The working group will produce a written report by December 2021. As Salovey described in the email, this group will include faculty members in the Departments of African American Studies and History, the Program in Ethnicity, Race and Migration and the Center for the Study of Race, Indigeneity and Transnational Migration and will rely on the resources provided by the Gilder Lehrman Center for the Study of Slavery, Resistance and Abolition.

“As an American institution that is 319 years old, Yale has a complex past that includes associations, many of them formative, with individuals who actively promoted slavery, anti-Black racism, and other forms of exploitation,” Salovey wrote. “We have a responsibility to explore this history, including its most difficult aspects; we cannot ignore our institution’s own ties to slavery and racism, and we should take this opportunity to research, understand, analyze, and communicate that history.”

In just the last few years, the University has faced a number of complex issues regarding its historical ties to racism. Most significant of these was the decision in 2017 to rename Calhoun College after U.S. Navy Rear Admiral Grace Hopper GRD ’34 — ending the affiliation with the former U.S. Vice President and slave owner John C. Calhoun from the class of 1804.

Over the past several months, there have been calls nationwide to end the celebration of other men who played a role in the oppression of Black people in America. Among the discussed names is Elihu Yale due to his participation in the slave trade. Over the summer, #CancelYale became a nationally trending hashtag following a column by conservative pundit Ann Coulter titled “Yale Has to Go!” and the sentiment spread largely through others on the right attempting to undermine what they called the left-wing practice of “canceling.” Despite this attention, Salovey told the News at the time that the University is not considering changing its name.

At the heart of this new project, Blight told the News in an interview, is the importance of “knowing from whence you came.”

“There is a value of simply gaining perspective … How did we get here, how was this place built and who built it?” he said.

Blight noted that “the purpose of this study is not just to find the evil roots of Yale, but to find the multiple roots and to follow the truth wherever it takes us.” He emphasized that there is no political agenda driving his research.

Professor of history Edward Rugemer echoed Blight’s sentiments, saying that “it’s important for universities like Yale to explore its relationship to slavery,” and that this is “an important process for our country to go through to understand how we got here and what role slavery played in it.”

Rugemer also pointed out how other universities have undergone a similar investigation into their histories, naming Brown University, Harvard Law School and Georgetown University especially.
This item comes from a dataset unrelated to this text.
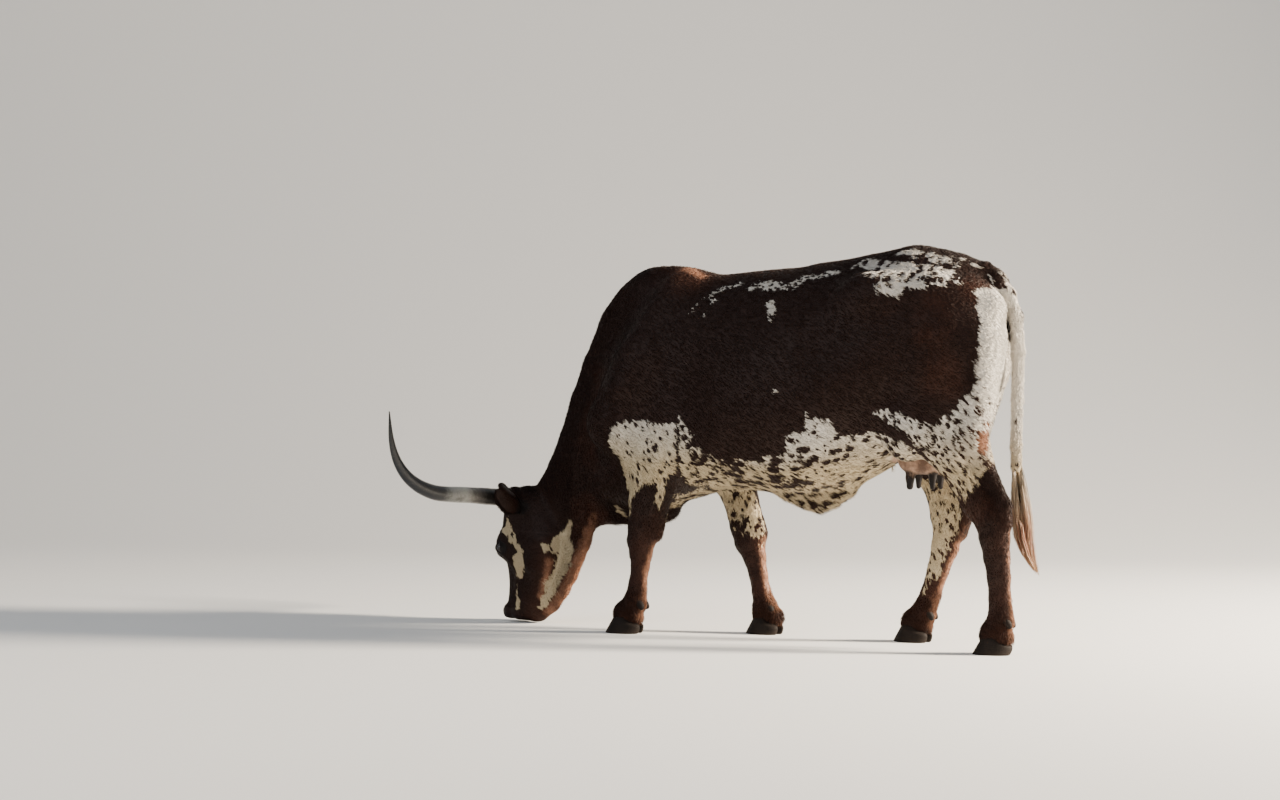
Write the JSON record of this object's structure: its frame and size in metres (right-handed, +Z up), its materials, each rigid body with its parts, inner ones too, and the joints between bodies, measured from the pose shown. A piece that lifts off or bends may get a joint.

He noted how Yale’s eventual report can serve as the foundation for further steps and changes to the University as a whole.

However, Rugemer, like Blight, pointed out that it remains to be seen what this report will conclude, so he is unable to say now what changes can or should be made. Taking the example of Georgetown, he said, it is now known as a result of their report that the Jesuits sold slaves in order to pay off the university’s debt. He added that it is unknown whether Yale’s establishment is as tied up in the exploitation of slaves, but if the report uncovers such a relationship, there will be a need for a serious discussion on the topic of reparations, as occurred at Georgetown

The project will focus on Yale’s early history, especially its first 150 years. One of the specific subjects Blight cited as a focus of the project was the relationship between Yale’s training and education of ministers and the subsequent ownership of slaves by some of the ministers. The project team will also focus on the wealth that was accumulated to build and create Yale. A discussion will also occur on the anti-slavery movement that “at times had a foothold here at Yale,” according to Blight.

Blight also described the logistics of the project itself. It will run for over a year, with the goal of releasing a written report in December 2021. It will include a working group of faculty, at least one staff member, two members of the New Haven community, three archivists and four research assistants. They will conduct a series of public events and panels, bringing in representatives from other universities that have already gone through such an undertaking, to learn from their experiences.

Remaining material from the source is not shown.